The winner of nine Grand Slam singles titles during her career, Seles left the circuit last year when it became too painful to play on the foot. The 30-year-old has been recovering at her home in Sarasota, Fla., and is hopeful of banging her ground strokes again soon.
"I'm going to have an MRI on Wednesday of next week," Seles said. "So that's what I'm shooting for [to start playing]. This foot problem has been a major bummer. The last couple of months have been a testing time for me. I'm just going to take it a month at a time. The main thing is not to come back too fast.
"I've been trying to stay positive through all this, which is really important, but it's been hard."
Seles and Navratilova, 47, haven't played a tournament match since an indoor event in Paris in 1993, not long before she was stabbed in the back during a tourney in Germany.

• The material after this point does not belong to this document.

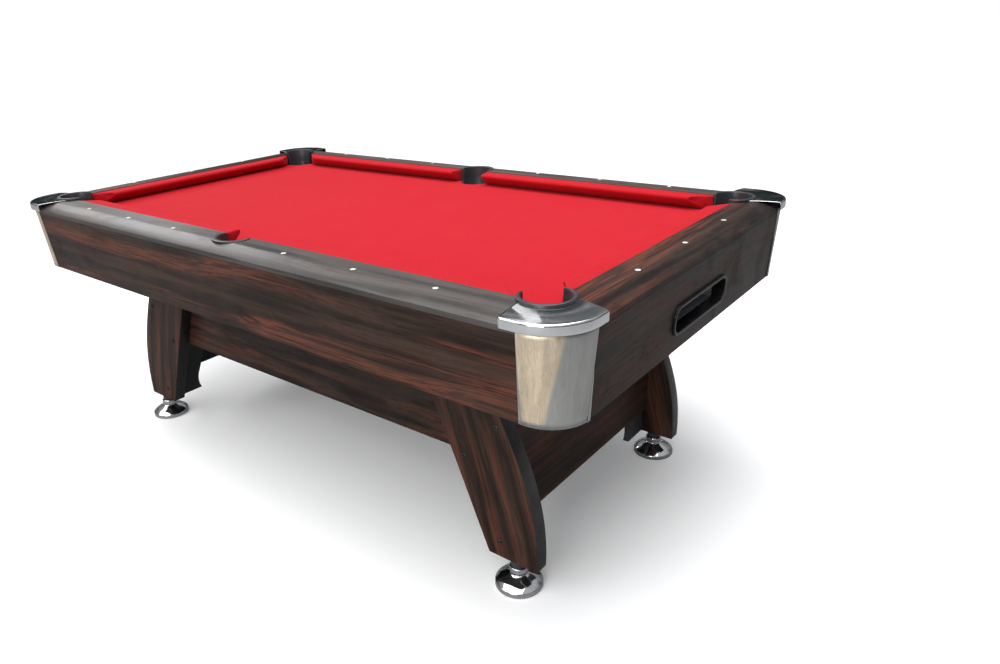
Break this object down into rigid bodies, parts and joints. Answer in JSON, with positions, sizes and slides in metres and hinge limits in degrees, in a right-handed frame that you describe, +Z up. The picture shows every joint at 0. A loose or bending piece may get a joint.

"We always had these epic matches," Seles said. "It would be 6-4 or 7-5 in the third set. We're just such opposite game styles. She keeps charging the net, and I keep trying to keep her back. She lives very close to me, and we practiced quite a few times last year.
"It's a pleasure to play her. She's one of the greatest to ever play the game. It's amazing that she's still playing and winning Grand Slams [in doubles]. She's such an inspiration."
Seles, whose distinctive grunting was as much a part of her game as two-handed returns, wants to get back on the tour later this year, but realizes it's going to be a slow process.
"I'm just looking short-term right now, but if I could come back and be injury-free, that would be the biggest gift I could have," she said.